Toward the end of the Nicomachean Ethics, the direct “prequel” to the Politics, Aristotle warns that in matters of passion and activity, we must always compare words (logoi) with deeds (erga). When the words are at odds with the deeds, he tells us, they bring the words themselves into disrepute. This is not only a useful way for telling what someone really believes but a useful hermeneutic for reading Aristotle himself. Even philosophical words “do” something beyond the “literal” purpose of truth-seeking because human beings are not simple rational beings, but complex, passionate beings, engaged in a variety of activities at any given time. While the “words” of Aristotle therefore seem to defend natural slavery, his “deeds” not only call it into question, but show how such complexity requires an approach to politics that is similarly complex.

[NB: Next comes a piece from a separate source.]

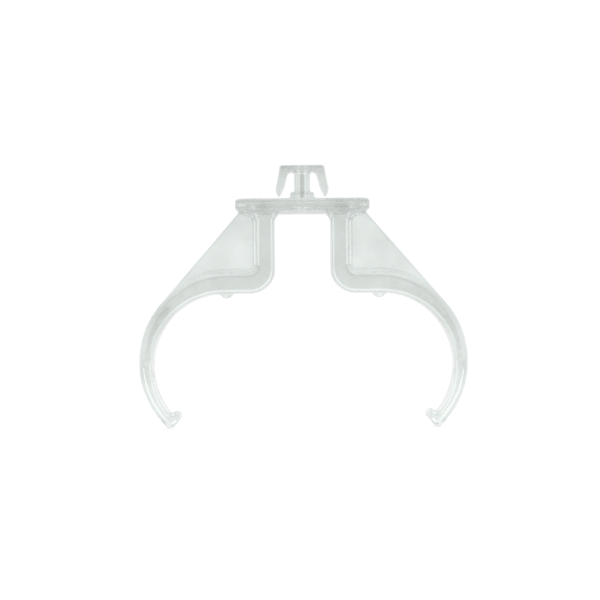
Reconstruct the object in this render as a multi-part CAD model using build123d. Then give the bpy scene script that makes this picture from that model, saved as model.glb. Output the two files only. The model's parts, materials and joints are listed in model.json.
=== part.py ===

Callard’s view of Aristotle unfortunately elides the very parts of his political thought that are most relevant to a sclerotic and decadent political culture like ours. For Aristotle, political life at its best is about sharing speeches about the just and the noble things, but such speeches can be shared only among people who have given up modelling politics on despotic rule, where silence—and silencing—reigns. Indeed, the ones who are the enemies of politics as Aristotle understands it are those, like contemporary racists or misogynists, who aim to present as simple what is complex. We should not cancel Aristotle, even if we could. This is so not because of the specific way he argues, but because what he argues in the Politics responds to the conditions in which giving up on persuasion and moving towards cancellation can occur in the first place.